Re: BUG: corrupted list in freeary
From: Dmitry Vyukov
Date: Tue Mar 26 2019 - 04:47:22 EST
On Mon, Dec 3, 2018 at 3:53 PM Dmitry Vyukov <dvyukov@xxxxxxxxxx> wrote:
>
> On Sat, Dec 1, 2018 at 9:22 PM Manfred Spraul <manfred@xxxxxxxxxxxxxxxx> wrote:
> >
> > Hi Dmitry,
> >
> > On 11/30/18 6:58 PM, Dmitry Vyukov wrote:
> > > On Thu, Nov 29, 2018 at 9:13 AM, Manfred Spraul
> > > <manfred@xxxxxxxxxxxxxxxx> wrote:
> > >> Hello together,
> > >>
> > >> On 11/27/18 4:52 PM, syzbot wrote:
> > >>
> > >> Hello,
> > >>
> > >> syzbot found the following crash on:
> > >>
> > >> HEAD commit: e195ca6cb6f2 Merge branch 'for-linus' of git://git.kernel...
> > >> git tree: upstream
> > >> console output: https://syzkaller.appspot.com/x/log.txt?x=10d3e6a3400000
> > [...]
> > >> Isn't this a kernel stack overrun?
> > >>
> > >> RSP: 0x..83e008. Assuming 8 kB kernel stack, and 8 kB alignment, we have
> > >> used up everything.
> > > I don't exact answer, that's just the kernel output that we captured
> > > from console.
> > >
> > > FWIW with KASAN stacks are 16K:
> > > https://elixir.bootlin.com/linux/latest/source/arch/x86/include/asm/page_64_types.h#L10
> > Ok, thanks. And stack overrun detection is enabled as well -> a real
> > stack overrun is unlikely.
> > > Well, generally everything except for kernel crashes is expected.
> > >
> > > We actually sandbox it with memcg quite aggressively:
> > > https://github.com/google/syzkaller/blob/master/executor/common_linux.h#L2159
> > > But it seems to manage to either break the limits, or cause some
> > > massive memory leaks. The nature of that is yet unknown.
> >
> > Is it possible to start from that side?
> >
> > Are there other syzcaller runs where the OOM killer triggers that much?
>
> Lots of them:
>
> https://groups.google.com/forum/#!searchin/syzkaller-upstream-moderation/lowmem_reserve
> https://groups.google.com/forum/#!searchin/syzkaller-bugs/lowmem_reserve
>
> But nobody got any hook on the reasons.
>
>
> > >> - Which stress tests are enabled? By chance, I found:
> > >>
> > >> [ 433.304586] FAULT_INJECTION: forcing a failure.^M
> > >> [ 433.304586] name fail_page_alloc, interval 1, probability 0, space 0,
> > >> times 0^M
> > >> [ 433.316471] CPU: 1 PID: 19653 Comm: syz-executor4 Not tainted 4.20.0-rc3+
> > >> #348^M
> > >> [ 433.323841] Hardware name: Google Google Compute Engine/Google Compute
> > >> Engine, BIOS Google 01/01/2011^M
> > >>
> > >> I need some more background, then I can review the code.

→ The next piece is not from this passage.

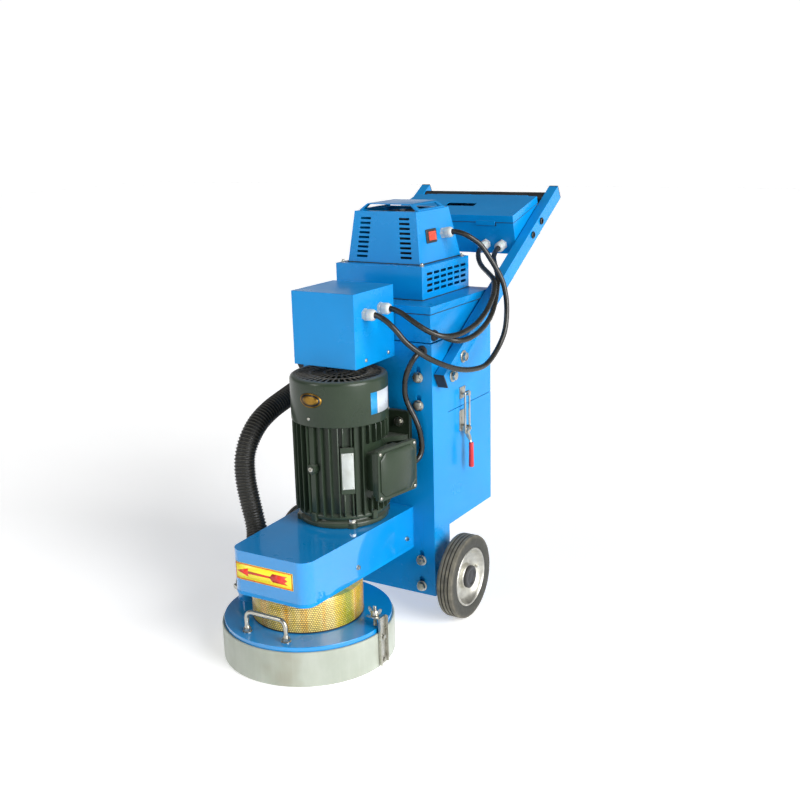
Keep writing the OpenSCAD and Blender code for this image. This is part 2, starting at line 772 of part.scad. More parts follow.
module motor_frame() placed() color(motor_green) difference() {
    union() {
        translate([0, motor_y, frame_z0]) linear_extrude(frame_z1 - frame_z0) union() {
            circle(r = core_r);
            for (a = [0 : 10 : 350]) if (abs(a - 90) > 25) rotate(a) translate([90, -1.75]) square([20, 3.5]);
        }
        difference() {
            block([-foot_x, -foot_t, 312], [foot_x, 0, 503]);
            for (x = [-95, 95], z = foot_zs) rod_y(foot_bolt_r, -foot_t - 1, 1, x, z);
        }
        block([-80, -40, 330], [80, -foot_t, 350]);
        block([-80, -40, 465], [80, -foot_t, 485]);
    }
    rod_z(stator_r, frame_z0 - 1, frame_z1 + 1, 0, motor_y);
    terminal_space(0);
}

// The space of the terminal box's neck and body, grown by a margin
module terminal_space(margin) {
    translate(box_centre) rotate([0, 0, -box_turn])
        block(
            [-10 - margin, -box_size[1] / 2 - margin, -box_size[2] / 2 - margin],
            [box_size[0] + margin, box_size[1] / 2 + margin, box_size[2] / 2 + margin]
        );
}

module terminal_box() placed() color(motor_green) difference() {
    terminal_space(0);
    rod_z(core_r, frame_z0, frame_z1, 0, motor_y);
    translate(box_centre) rotate([0, 0, -box_turn]) {
        block([10, -60, -53], [box_size[0] + 1, 60, 53]);
        rod_y(lead_r + 1, 50, 70, 23, 0);
    }
}

module terminal_lid() placed() color(motor_green) translate(box_centre) rotate([0, 0, -box_turn])
    difference() {
        block([box_size[0], -66, -59], [box_size[0] + 6, 66, 59]);
        for (y = [-58, 58], z = [-51, 51]) rod_x(2.5, box_size[0] - 1, box_size[0] + 7, y, z);
    }

module motor_stator() placed() color(gold) translate([0, motor_y, 0]) {
    difference() {
        union() {
            rod_z(stator_r, 335, 460, 0, 0);
            rod_z(80, 315, 480, 0, 0);
        }
        rod_z(rotor_r + 1, 334, 461, 0, 0);
        rod_z(66, 314, 335, 0, 0);
        rod_z(66, 460, 481, 0, 0);
    }
}

module end_shields() placed() color(motor_green) translate([0, motor_y, 0]) {
    difference() {
        union() {
            rod_z(104, motor_z0, motor_z0 + 12, 0, 0);
            rod_z(84, motor_z0 + 12, frame_z0, 0, 0);
        }
        rod_z(26, motor_z0 - 1, frame_z0 + 1, 0, 0);
    }
    ring_z(26, shaft_r + 6 + run, motor_z0 + 4, frame_z0);
    difference() {
        rod_z(100, frame_z1, frame_z1 + 8, 0, 0);
        rod_z(shaft_r + 4 + run, frame_z1 - 1, frame_z1 + 9, 0, 0);
    }
}

module fan_cowl() placed() color(motor_green) translate([0, motor_y, 0]) difference() {
    rod_z(cowl_r, frame_z1, cowl_z1, 0, 0);
    rod_z(cowl_r - 2, frame_z1 - 1, cowl_z1 - 2, 0, 0);
    for (a = [0 : 15 : 345]) rotate(a) block([34, -2, cowl_z1 - 4], [98, 2, cowl_z1 + 1]);
    for (a = [0 : 30 : 330]) rotate(a) block([14, -1.5, cowl_z1 - 4], [27, 1.5, cowl_z1 + 1]);
}

module motor_shaft() placed() color(steel) translate([0, motor_y, 0]) {
    rod_z(shaft_r, 186, motor_z0 - 2, 0, 0);
    rod_z(shaft_r + 6, motor_z0 - 2, 315, 0, 0);
    rod_z(rotor_r, 315, 480, 0, 0);
    rod_z(shaft_r + 4, 480, 530, 0, 0);
    rod_z(shaft_r - 4, 530, 572, 0, 0);
}

module cooling_fan() placed() color(black) translate([0, motor_y, 0]) {
    difference() {
        union() {
            rod_z(24, 532, 566, 0, 0);
            rod_z(78, 532, 536, 0, 0);
            for (a = [0 : 45 : 315]) rotate(a) block([20, -1.5, 534], [92, 1.5, 572]);
        }
        rod_z(shaft_r - 4, 525, 580, 0, 0);
    }
}

// A pulley with V grooves, one for each belt
module pulley(r, bore) {
    rim = r + 5;
    depth = 12;
    rotate_extrude() polygon(concat(
        [[bore, 190], [rim, 190]],
        [for (z = belt_zs, p = [[0, -8], [-depth, -5], [-depth, 5], [0, 8]]) [rim + p[0], z + p[1]]],
        [[rim, 240], [bore, 240]]
    ));
}

module drive_pulley() placed() color(black) translate([0, motor_y, 0]) pulley(drive_r, shaft_r);

module driven_pulley() placed() color(black) translate([0, spindle_y, 0]) pulley(driven_r, spindle_r);

// Two V belts, each a loop of the belt section round both pulleys
module drive_belts() placed() color(black) {
    a = acos((driven_r - drive_r) / centre_distance);
    for (z = belt_zs) translate([0, 0, z - 4]) linear_extrude(8) difference() {
        belt_outline(a, 4.5);
        belt_outline(a, -5.5);
    }
}

// The outside of a loop round the two pulleys, moved outwards by a margin
module belt_outline(a, margin) {
    r1 = drive_r + margin;
    r2 = driven_r + margin;
    translate([0, motor_y]) circle(r = r1);
    translate([0, spindle_y]) circle(r = r2);
    polygon([
        [r1 * sin(a), motor_y - r1 * cos(a)], [r2 * sin(a), spindle_y - r2 * cos(a)],
        [-r2 * sin(a), spindle_y - r2 * cos(a)], [-r1 * sin(a), motor_y - r1 * cos(a)]
    ]);
}

module spindle() placed() color(steel) translate([0, spindle_y, 0]) {
    rod_z(spindle_r, 40, 246, 0, 0);
    rod_z(spindle_r + 12, 32, 84, 0, 0);
    rod_z(60, 22, 32, 0, 0);
    for (a = [0 : 60 : 300]) rotate(a) rod_z(4.95, 11, 23, 45, 0);
}

module grinding_disc() placed() color(steel) translate([0, spindle_y, 0]) difference() {
    rod_z(disc_r, 10, 22, 0, 0);
    rod_z(20, 9, 23, 0, 0);
    for (a = [0 : 60 : 300]) rotate(a) rod_z(4.95, 9, 23, 45, 0);
}

module grinding_segments() placed() color(gold) translate([0, spindle_y, 0])
    for (i = [0 : segments - 1]) rotate(i * 360 / segments)
        linear_extrude(10) polygon([[112, -22], [164, -30], [164, 30], [112, 22]]);

module head_screws() placed() color(steel) {
    both_sides() {
        for (y = [-227, -30])
            rod_x(5, housing_side_x(y) - 1, housing_side_x(y) + 3, y, 197);
        for (z = foot_zs) {
            rod_y(foot_bolt_r, -foot_t - 2, plate_t, 95, z);
            translate([95, -foot_t, z]) rotate([90, 0, 0]) cylinder(r = 9, h = 8, $fn = 6);
        }
    }
    for (a = [45 : 90 : 315]) translate([95 * cos(a), motor_y + 95 * sin(a), motor_z0 + 12])
        cylinder(r = 9, h = 7, $fn = 6);
    translate(box_centre) rotate([0, 0, -box_turn]) for (y = [-58, 58], z = [-51, 51])
        rod_x(5, box_size[0] + 6, box_size[0] + 9, y, z);
}

// The half width of the belt housing at a distance y from the bracket
function housing_side_x(y) =
    housing_rear_x + (housing_front_x - housing_rear_x) * y / (housing_y0 + housing_corner);

module dust_hose() placed() color(black) sweep(hose_path, hose_r, 12);

module motor_lead_lower() placed() color(black) sweep(lead_lower_path, lead_r, 8);

// ---------- wheels ----------

module tyre() difference() {
    ring_x(wheel_d / 2, rim_r, wheel_x0, wheel_x1, axle_y, axle_z);
    for (x = [13, 22, 31]) ring_x(wheel_d, wheel_d / 2 - 3, wheel_x0 + x, wheel_x0 + x + 3, axle_y, axle_z);
}

module hub() {
    ring_x(rim_r, 58, wheel_x0 + 2, wheel_x1 - 2, axle_y, axle_z);
    ring_x(60, 26, wheel_x0 + 18, wheel_x0 + 24, axle_y, axle_z);
    ring_x(28, axle_r + run, wheel_x0 + 2, wheel_x1 - 10, axle_y, axle_z);
    rod_x(27, wheel_x1 - 8, wheel_x1 - 1, axle_y, axle_z);
    ring_x(27, 22, wheel_x1 - 12, wheel_x1 - 8, axle_y, axle_z);
}

module tyre_right() placed() color(black) tyre();

module hub_right() placed() color(steel) hub();

module tyre_left() placed() color(black) mirror([1, 0, 0]) tyre();

module hub_left() placed() color(steel) mirror([1, 0, 0]) hub();

// ---------- dust bin and latches ----------

module dust_bin() placed() color(blue) {
    y0 = tank_y0 + gap;
    difference() {
        block([-tank_x, y0, bin_z0], [tank_x, tank_y1, seam_z]);
        block([-tank_x + 2, y0 + 2, bin_z0 + 2], [tank_x - 2, tank_y1 - 2, seam_z + 1]);
    }
    both_sides() color(steel) {
        block([tank_x, latch_y - 16, latch_pivot_z - 6], [tank_x + 2, latch_y + 16, latch_pivot_z + 46]);
        for (side = [-1, 1]) difference() {
            ear_y = latch_y + side * 6 - 1;
            union() {
                block([tank_x + 1, ear_y, latch_pivot_z - 7], [latch_x, ear_y + 2, latch_pivot_z + 7]);
                rod_y(7, ear_y, ear_y + 2, latch_x, latch_pivot_z);
            }
            rod_y(rod_r + run, latch_y - 20, latch_y + 20, latch_x, latch_pivot_z);
        }
    }
}

module lever() {
    rod_y(rod_r, latch_y - 8, latch_y + 8, latch_x, latch_pivot_z);
    difference() {
        block([latch_x - 4, latch_y - 4, latch_pivot_z - 32], [latch_x + 4, latch_y + 4, latch_pivot_z + 4]);
        rod_y(rod_r + run, latch_y - 20, latch_y + 20, latch_x, latch_pivot_z - latch_throw);
    }
    translate([latch_x, latch_y, latch_pivot_z - 95]) cylinder(r = 6.5, h = 64);
}

module loop() {
    low = latch_pivot_z - latch_throw;
    rod_y(rod_r, latch_y - loop_half, latch_y + loop_half, latch_x, low);
    for (side = [-1, 1]) rod_z(rod_r, low, keeper_z, latch_x, latch_y + side * loop_half);
    rod_y(rod_r, latch_y - loop_half, latch_y + loop_half, latch_x, keeper_z);
}

module lever_right() placed() color(red) lever();

module loop_right() placed() color(steel) loop();

module lever_left() placed() color(red) mirror([1, 0, 0]) lever();

module loop_left() placed() color(steel) mirror([1, 0, 0]) loop();

// A two-position rocker, resting on its rear half; it turns about its long sides' middle
module rocker() placed() color(red) on_cowl_side(switch_at) rotate([rocker_tilt, 0, 0]) {
    translate([-10.5, 0, 0]) rotate([90, 0, 90]) linear_extrude(21)
        polygon([[-14, -1], [14, -1], [14, 5.5], [0, 4], [-14, 5.5]]);
    rod_x(0.9, -11.5, 11.5, 0, 0);
}

chassis();
filter_tank();
filter_cartridge();
tank_lid();
vac_base_box();
vac_cowl();
rain_cap();
vac_motor();
axle();
handle_frame();
grip_sleeve();
arm_end_plugs();
frame_bolts();
control_box();
inverter();
power_box();
cable_glands();
cable_vac();
cable_control();
motor_lead_upper();
latch_keepers();
frame_screws();
suction_elbow();
head_bracket();
belt_housing();
spindle_housing();
bearings();
head_cover();
dust_skirt();
skirt_clamp();
lift_handle();
motor_frame();
motor_stator();
end_shields();
fan_cowl();
terminal_box();
terminal_lid();
head_screws();
dust_hose();
motor_lead_lower();
drive_belts();
motor_shaft();
cooling_fan();
drive_pulley();
spindle();
driven_pulley();
grinding_disc();
grinding_segments();
tyre_right();
hub_right();
tyre_left();
hub_left();
dust_bin();
lever_right();
loop_right();
lever_left();
loop_left();
box_lid();
rocker();
wing_screw();
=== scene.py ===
"""A walk-behind concrete floor grinder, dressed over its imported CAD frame.

All lengths are in metres, in the row frame: +Z up, the grinding head towards -Y, the handle towards +Y.
Places are given as spot(x, y, z), with y counted from the front face of the head bracket.
"""

import math

import bmesh
import bpy
from mathutils import Matrix, Vector


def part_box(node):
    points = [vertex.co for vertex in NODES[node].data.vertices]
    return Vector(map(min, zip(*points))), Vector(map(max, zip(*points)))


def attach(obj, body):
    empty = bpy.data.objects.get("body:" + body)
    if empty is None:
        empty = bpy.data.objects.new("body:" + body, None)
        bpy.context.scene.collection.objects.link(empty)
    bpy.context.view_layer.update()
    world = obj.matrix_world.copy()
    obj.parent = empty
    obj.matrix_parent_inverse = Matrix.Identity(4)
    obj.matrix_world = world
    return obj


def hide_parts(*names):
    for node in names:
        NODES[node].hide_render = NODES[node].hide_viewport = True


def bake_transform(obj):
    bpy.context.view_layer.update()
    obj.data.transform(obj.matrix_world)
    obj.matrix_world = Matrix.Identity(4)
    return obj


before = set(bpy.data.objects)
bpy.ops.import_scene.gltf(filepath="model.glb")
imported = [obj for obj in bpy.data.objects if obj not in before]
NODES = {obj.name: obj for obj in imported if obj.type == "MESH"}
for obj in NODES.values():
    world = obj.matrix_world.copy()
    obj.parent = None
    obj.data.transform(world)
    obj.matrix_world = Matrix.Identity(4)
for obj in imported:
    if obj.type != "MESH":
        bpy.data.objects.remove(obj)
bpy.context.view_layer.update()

CHASSIS_GAP = 0.0065
SHIFT_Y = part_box("chassis")[0].y - CHASSIS_GAP


def spot(x, y, z):
    """A place with y counted from the front face of the head bracket."""
    return Vector((x, y + SHIFT_Y, z))


def moved(x, y, z):
    """A shift by x, y and z."""
    return Matrix.Translation((x, y, z))


def placed(x, y, z):
    """A frame at a spot, with its axes along the row's."""
    return Matrix.Translation(spot(x, y, z))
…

> > > What exactly do you mean by "Which stress tests"?
> > > Fault injection is enabled. Also random workload from userspace.
> > >
> > >
> > >> Right now, I would put it into my "unknown syzcaller finding" folder.
> >
> > One more idea: Are there further syzcaller runs that end up with
> > 0x010000 in a pointer?
>
> Hard to say. syzbot triggered millions of crashes. I can't say that I
> remember this as distinctive pattern that come up before.
>
> > From what I see, the sysv sem code that is used is trivial, I don't see
> > that it could cause the observed behavior.
>
> I propose that we postpone further investigation of this until we have
> a reproducer, or this happens more than once, or we gather some other
> information.
> Half of bugs are simple, so even for a crash happened once it makes
> sense to spend 10 minutes looking at the code in case the root cause
> is easy to spot. And hundreds of bugs were fixed this way. But I
> assume you already did this.
> The thing is that there are 100+ known bugs in kernel that lead to
> memory corruptions:
> https://syzkaller.appspot.com/#upstream-open
> We try to catch them reliably with KASAN, but KASAN does not give 100%
> guarantee. So if just one instance of a known bug gets unnoticed,
> leads to a memory corruption, then later it can lead to an
> unexplainable one-off crash like this. At this point higher ROI will
> probably be from spending more time on hundreds of other known bugs
> that have reproducers, happened lots of times, or just simpler. Once
> we get rid of most of them, hopefully such unexplainable crashes will
> go down too.
The working hypothesis for this bug is as follows.
semget provokes OOMs. OOMs now cause kernel stack overflow/corruption
in wb_workfn. So semget is kinda red herring.
Since we now sandbox tests processes with sem sysctl and friends, I
think we can close this report.
#syz invalid
Though the kernel memory corruption on OOMs is still there.